The Couler Valley is a valley near Dubuque, Iowa, and has the Bee Branch Creek, previously known as the Couler Creek, located in it. It is about 5 mi long. It is found in the Driftless Area.

== Etymology ==
The name Couler has unknown meanings, however it could originate from the French couler or "to cast." Previously, the lower section went by Langworthy Hollow.

== History ==
It has been interpreted that the Little Maquoketa River used to flow through the Couler Valley.
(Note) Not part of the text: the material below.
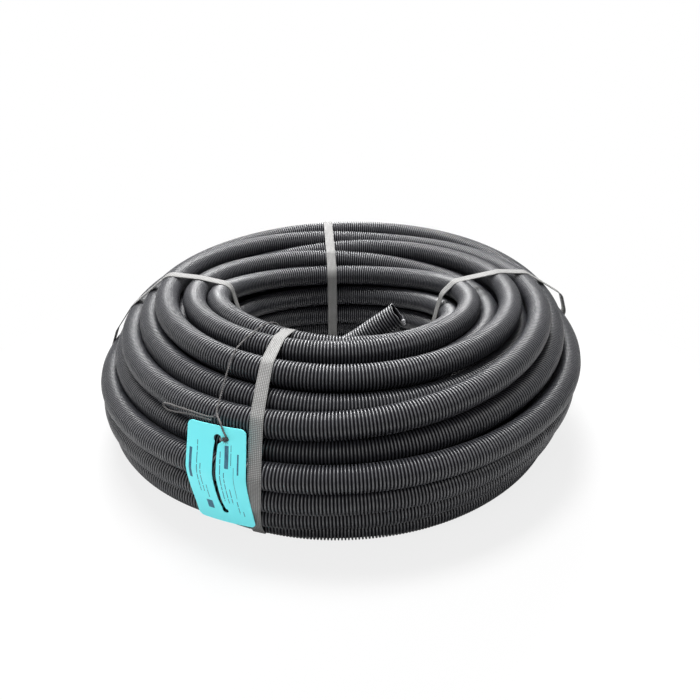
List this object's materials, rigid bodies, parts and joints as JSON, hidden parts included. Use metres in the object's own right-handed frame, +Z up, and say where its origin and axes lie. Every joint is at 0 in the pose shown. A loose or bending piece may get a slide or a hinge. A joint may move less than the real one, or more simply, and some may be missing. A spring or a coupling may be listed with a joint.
{
  "type": "protective conduit coil",
  "caption": "Strapped coil of black corrugated plastic protective conduit lying flat, its free inner end rising from the eye, with a light blue hang tag on a string.",
  "frame": {"origin": "on the floor in the middle of the coil's eye", "axes": "+Z up along the coil's axis, -Y towards the side with the hang tag"},
  "size_m": [0.5362, 0.5359, 0.1655],
  "materials": {
    "conduit_plastic": "matt corrugated polyethylene",
    "strap_plastic": "embossed grey strapping",
    "tag_plastic": "light blue plastic sheet",
    "string_cord": "dark twisted string"
  },
  "bodies": {
    "root": {"conduit": "conduit_plastic", "strap_front": "strap_plastic", "strap_right": "strap_plastic", "strap_back": "strap_plastic", "strap_left": "strap_plastic", "hang_tag": "tag_plastic", "tag_string": "string_cord", "tag_string_loop": "string_cord"}
  },
  "joints": []
}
Mining started in the valley in 1788 when Julien Dubuque befriended the Meskwaki. Most of the Couler Valley was included in the land grant to Dubuque by the Spanish Empire. After Dubuque's death, the Meskwaki took over mining and exported lead to white settlers who had a furnace on a Mississippian Island. In 1833, settling was permitted west of the Mississippi and mining was resumed by settlers.

== Geography ==
The Couler Valley stretches for about 5 mi in between the valleys of the Little Maquoketa River in Sageville to the Mississippi River in Dubuque in the south. It is drained southeastwardly by the Bee Branch. During high floods, the Little Maquoketa River can also occupy parts of the valley. It is 200 ft deep, 0.5 mi wide, and has a flat alluvial bottom.

== Geology ==
The ore district around the Couler Valley has large amounts of zinc and lead. Those minerals were mined extensively in the 19th century. The lithology of the surface consists of loess and residuum.